И чем бы она не занималась, всегда напевала что-нибудь веселенькое. Такое состояние души!.. Словом, она, непоседа, не давала нам расслабиться и прямо летала по лагерю, как юная сияющая ведьма — ей только не хватало метлы. Мы в шутку ее так и звали: наша Ведьма. Наша рыжая Ведьма Веруня. Она не обижалась. Да и чего обижаться? Она прекрасно знала, что мы ее любим. Но, главное, ребята, как вы догадываетесь, своей деятельностью и весельем Веруня снимала нашу усталость, сглаживала мелкие разногласия, которые изредка у нас возникали, а без них, смею вас уверить, не бывает походов.
Ну, а по вечерам у костра — это уж непременно — Веруня брала гитару и исполняла свой бардовский репертуар — она писала стихи и подбирала к ним мелодии. Но спев две-три вещи, переходила на известные наши песни (она помнила их сотни). Тут уж, понятно, и мы начинали ей подпевать и расходились все больше. И вот что я вам скажу, ребята: в те моменты мы как-то особенно чувствовали нашу спаянность, прочность нашей дружбы, несмотря на разницу в возрасте и жизненный опыт. Ну, то есть, я хочу сказать — ничто так не сближает людей, как хоровое пение. А все потому, что песни — это душа народа, и когда они поются одновременно несколькими людьми, их, по большому счету, сплачивает любовь к своей родине, а это немаловажная штука, поверьте мне, ребята. Не знаю, как вам, а мне, к примеру, в искусстве неинтересны работы человека, который не любит свою родину. А таких сейчас немало, сами знаете. И среди них есть талантливые люди, не спорю, но приглядитесь — в их работах всегда есть негатив, а то и гниль. Между тем, обратите внимание, работы мастеров патриотов излучают свет, доброту. Чувствуете разницу?

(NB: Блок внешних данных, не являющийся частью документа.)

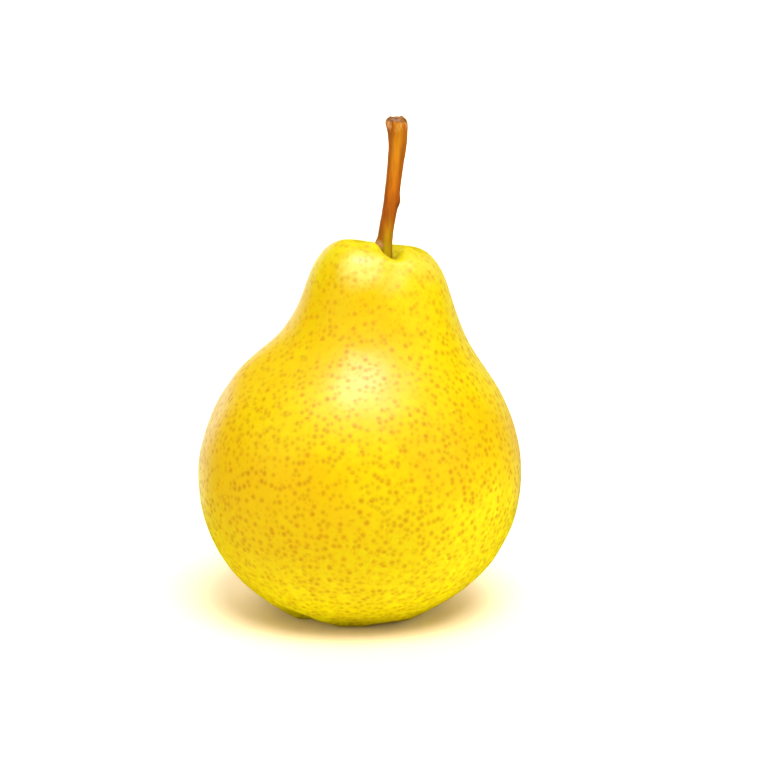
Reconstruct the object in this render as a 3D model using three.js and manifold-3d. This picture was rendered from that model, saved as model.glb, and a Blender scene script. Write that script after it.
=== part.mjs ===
// A ripe yellow pear as picked: the fruit, the woody stem in the cavity of its crown, and the dried
// calyx that the blossom left in the basin underneath. Millimetres, +Z up. The origin is on the surface
// that the pear stands on, under the middle of its belly, and -Y is the side that faces the viewer.
import * as THREE from "three";
import { mergeVertices } from "three/addons/utils/BufferGeometryUtils.js";
import Module from "manifold-3d";

// Driving dimensions.
const BELLY_RADIUS = 36;
const CROWN_HEIGHT = 84;
const STEM_TOP = 111.2;
const STEM_RADIUS = 1.65; // at the slimmest place
const STEM_X = 5.6; // the stem cavity lies right of the middle
const CALYX_RADIUS = 2.3; // of the plug that the sepals grow from
const CALYX_X = -0.8; // the calyx lies left of the middle
const FIT_GAP = 0.3; // clearance round a piece that stands in the fruit

// How finely the surfaces are cut.
const FRUIT_SIDES = 56;
const FRUIT_STEPS = 3; // rings between two rings of an outline
const STEM_SIDES = 20;
const STEM_STEPS = 3;
const CALYX_SIDES = 20;
const CALYX_STEPS = 2;

const COLOURS = { skin: 0xf7cb14, bark: 0xa8651c, husk: 0x4a3524 };

const degrees = THREE.MathUtils.degToRad;

// Shares of four neighbouring rings in a uniform cubic B-spline, t of the way from the second to the third.
function splineShares(t) {
  const s = 1 - t;
  return [s ** 3 / 6, (3 * t ** 3 - 6 * t ** 2 + 4) / 6, (3 * s ** 3 - 6 * s ** 2 + 4) / 6, t ** 3 / 6];
}

// One ring of an outline: its radius and height, where its middle is, and how far its plane leans to the
// right and nods towards the viewer, in degrees.
function ring(radius, height, x = 0, y = 0, lean = 0, nod = 0) {
  return { radius, height, x, y, lean: degrees(lean), nod: degrees(nod) };
}

// The same place on the other side of a pole, so that the surface closes over the pole without a crease.
function beyondPole(r) {
  return { ...r, radius: -r.radius, lean: -r.lean, nod: -r.nod };
}

function blend(four, shares) {
  const mixed = {};
  for (const key of Object.keys(four[0])) {
    mixed[key] = four.reduce((sum, r, i) => sum + r[key] * shares[i], 0);
  }
  return mixed;
}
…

Ладно, пойдем дальше о нашей Веруне, нашей рыжей чародейке. Как вы догадываетесь, по утрам она вставала первой и бегала босиком по росе — закалялась. А когда мы вылезали из палаток, над костром уже дымились каша и чай. Обычно мы просыпались от ее голоса: она собирала цветы в лугах или плавала в реке и, как всегда, пела. Но, случалось, мы просыпались от тишины. «Уж не случилось ли что с нашей певуньей?» — думали. А она сидела у реки за мольбертом и писала этюд. Да-да, ребята, у нее было множество талантов. Вместе с моей дочерью она окончила прикладное художественное училище и работала гримером в театре, и, в отличие от моей дочери лентяйки, постоянно занималась живописью: в театре писала портреты актеров, а в наших походах не упускала случая запечатлеть живописное место, а на реке таких мест, сами понимаете, всегда полно. Что интересно — она своеобразно настраивала себя на работу:
— Чтобы что-то получилось, надо на себя разозлиться, — говорила.
Вот так, ребята. Такая требовательность к себе. Не то, что некоторые, вроде моей дочери, которые ждут хорошего настроения, им подавай благоприятные условия и прочее. Всегда можно оправдать свою лень. Успеха добиваются только те, кто работает через «не могу». Согласны?
Все дни напролет Веруня проводила сверхнасыщенно, но, странное дело, мы никогда не видели ее уставшей, она и спать ложилась позже нас всех. Ну, а как я уже сказал, вставала первой и всегда в отличном настроении. Не раз кто-нибудь из наших мужиков вылезал из палатки насупившись, жаловался на «кошмарные сны» — Веруня тут же откликалась:
— Скорее ныряй в воду, сразу будешь, как огурчик!